Now, according to a report in Discovery News, Wesley Nutter and a team of researchers have estimated that nine waves, each at least 33 feet high, battered the coastline before the dawn of civilization on the island.

"In recorded history, tsunamis have hit the Hokkaido coast over and over again," Wesley Nutter of Earlham College in Indiana said. "But something of that size has never been recorded here," he added.

Nutter and a team of researchers dug down into the sediments of a saltwater marsh on the island looking for signs of past tsunamis.

Team member Kazuomi Hirakawa of Hokkaido University had first noticed a series of sand deposits several years ago there that had no business in a marsh mostly made of peat.

Tracing the sand deposits away from the coast, the team found they extend up to more than a mile inland and get thinner further from the sea.

In theory, huge storm surges could have deposited the sand, but a tempest with a 13-foot surge raked the region several years ago and left no sign of its passing in the marsh, which is protected by 33-foot-high cliffs.

Nutter believes the deposits have tsunami origins.

In 2003, a magnitude 8.3 earthquake in the Kuril trench generated a wave 13 feet high, not nearly enough to reach the marsh.

The deposits also seem to repeat every 500 years or so, suggesting the Kuril is capable of regularly ripping off huge earthquakes that could have devastating results.

"The new research should help define the inundation hazard that the tsunamis pose," said Brian Atwater of the United State Geological Survey.

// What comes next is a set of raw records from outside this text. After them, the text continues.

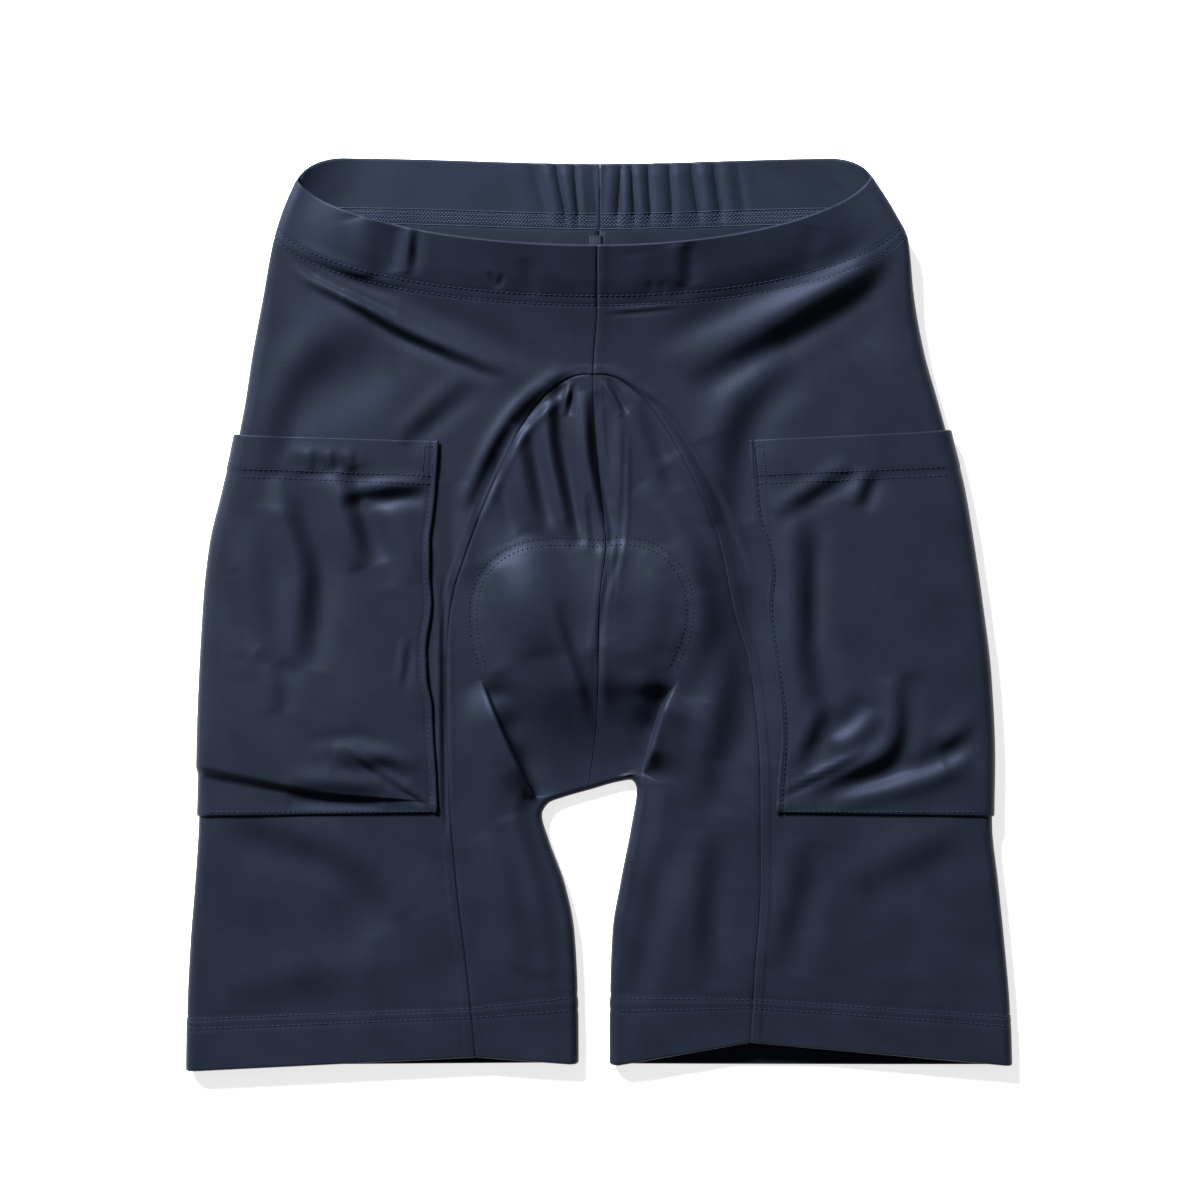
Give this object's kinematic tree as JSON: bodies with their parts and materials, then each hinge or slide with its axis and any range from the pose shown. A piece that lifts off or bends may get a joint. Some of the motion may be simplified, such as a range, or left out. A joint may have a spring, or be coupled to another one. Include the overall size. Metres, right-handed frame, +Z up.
{
  "type": "padded cycling shorts",
  "caption": "Navy padded cycling shorts in fine stretch knit, laid flat front up, with an elastic waistband, a patch pocket on each thigh and a seat pad.",
  "frame": {"origin": "middle of the footprint, on the surface that the back of the garment lies on", "axes": "+X to the wearer's left, across the garment; +Y towards the waist; +Z up, out of the front of the garment"},
  "size_m": [0.4549, 0.504, 0.027],
  "materials": {
    "navy_stretch_knit": "fine stretch knit with a soft satin sheen",
    "navy_waistband": "doubled stretch knit over elastic, satin",
    "pad_fleece": "brushed matt fleece over foam"
  },
  "bodies": {
    "root": {"side_panel_right": "navy_stretch_knit", "side_panel_left": "navy_stretch_knit", "inner_panel_right": "navy_stretch_knit", "inner_panel_left": "navy_stretch_knit", "waistband_right": "navy_waistband", "waistband_left": "navy_waistband", "pocket_right": "navy_stretch_knit", "pocket_left": "navy_stretch_knit", "seat_pad": "pad_fleece"}
  },
  "joints": []
}
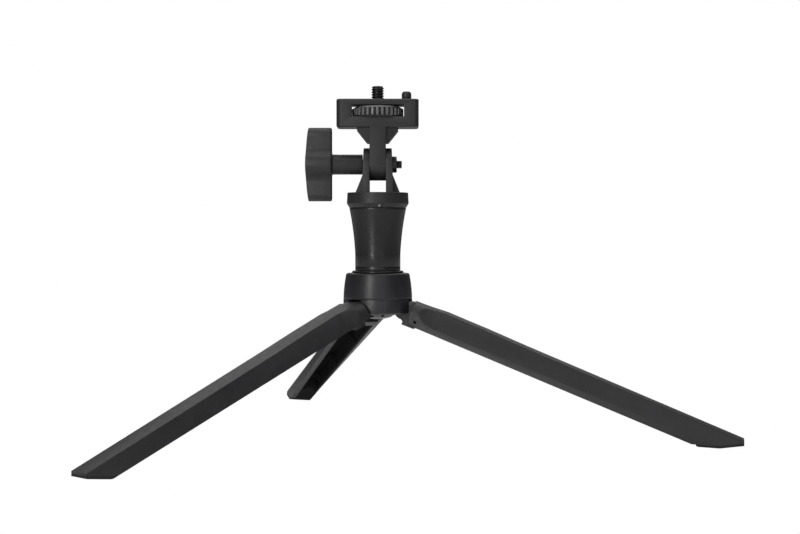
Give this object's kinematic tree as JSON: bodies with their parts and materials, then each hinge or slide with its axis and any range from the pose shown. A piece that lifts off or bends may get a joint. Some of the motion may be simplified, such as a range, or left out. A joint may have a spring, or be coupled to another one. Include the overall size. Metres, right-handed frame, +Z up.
{
  "type": "mini table tripod",
  "caption": "Mini table tripod: folding channel legs on a round hub, a waisted column, and a pan and tilt head with a wing knob and a camera screw.",
  "frame": {"origin": "middle of the footprint's bounding box, on the surface the feet stand on", "axes": "+Z up along the column, +X along the tilt axis from the wing knob towards the clamp nut, -Y towards the front of the head"},
  "size_m": [0.301, 0.3079, 0.1747],
  "materials": {
    "leg_plastic": "fine moulded texture, black",
    "hub_plastic": "fine moulded texture, black",
    "column_plastic": "satin, black",
    "head_plastic": "satin, black",
    "wheel_plastic": "satin, black",
    "washer_plastic": "natural, smooth",
    "pad_rubber": "matt black",
    "black_steel": "black oxide steel",
    "bright_steel": "zinc plated"
  },
  "bodies": {
    "base": {"hub_core": "hub_plastic", "hub_base": "hub_plastic", "base_screws": "black_steel", "hub_cap": "hub_plastic", "leg_pin_left": "bright_steel", "leg_pin_right": "bright_steel", "leg_pin_rear": "bright_steel", "column_ring": "column_plastic", "column_sleeve": "column_plastic", "column_plug": "column_plastic", "column_screw": "black_steel", "pan_washer": "washer_plastic"},
    "pan": {"yoke": "head_plastic", "pan_screw": "black_steel", "pan_spring_washer": "bright_steel", "pan_nut": "bright_steel", "index_pip": "bright_steel", "clamp_nut": "black_steel"},
    "knob": {"clamp_knob": "head_plastic", "clamp_bolt": "black_steel"},
    "tilt": {"tilt_block": "head_plastic", "twist_pin": "head_plastic"},
    "stud": {"thumbwheel": "wheel_plastic", "camera_stud": "black_steel"},
    "leg_left": {"leg_left": "leg_plastic", "foot_pad_left": "pad_rubber"},
    "leg_right": {"leg_right": "leg_plastic", "foot_pad_right": "pad_rubber"},
    "leg_rear": {"leg_rear": "leg_plastic", "foot_pad_rear": "pad_rubber"}
  },
  "joints": [
    {"name": "pan_swivel", "type": "hinge", "parent": "base", "child": "pan", "pos_m": [-0.02533, -0.01847, 0.1142], "axis": [0, 0, 1], "continuous": true},
    {"name": "head_tilt", "type": "hinge", "parent": "pan", "child": "tilt", "pos_m": [-0.02533, -0.01847, 0.1358], "axis": [1, 0, 0], "range_deg": [-90, 90]},
    {"name": "knob_spin", "type": "hinge", "parent": "pan", "child": "knob", "pos_m": [-0.04832, -0.01847, 0.1358], "axis": [-1, 0, 0], "range_deg": [0, 540]},
    {"name": "stud_spin", "type": "hinge", "parent": "tilt", "child": "stud", "pos_m": [-0.02533, -0.01847, 0.1616], "axis": [0, 0, 1], "continuous": true},
    {"name": "fold_left", "type": "hinge", "parent": "base", "child": "leg_left", "pos_m": [-0.0348, -0.02878, 0.0635], "axis": [0.7361, -0.6769, 0], "range_deg": [0, 70]},
    {"name": "fold_right", "type": "hinge", "parent": "base", "child": "leg_right", "pos_m": [-0.01166, -0.02153, 0.0635], "axis": [0.2181, 0.9759, 0], "range_deg": [0, 70]},
    {"name": "fold_rear", "type": "hinge", "parent": "base", "child": "leg_rear", "pos_m": [-0.02951, -0.00511, 0.0635], "axis": [-0.9542, -0.299, 0], "range_deg": [0, 70]}
  ]
}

"The research may also lay groundwork for improved estimates of the size and recurrence intervals of the associated earthquakes," he added.

Atwater pointed out the Japanese government has already recalculated the tsunami hazard based on the team's initial results.

In the case of an extraordinary earthquake, the resulting tsunami could destroy 5,600 homes and kill 850 people, even though the country has an advanced tsunami warning system in place.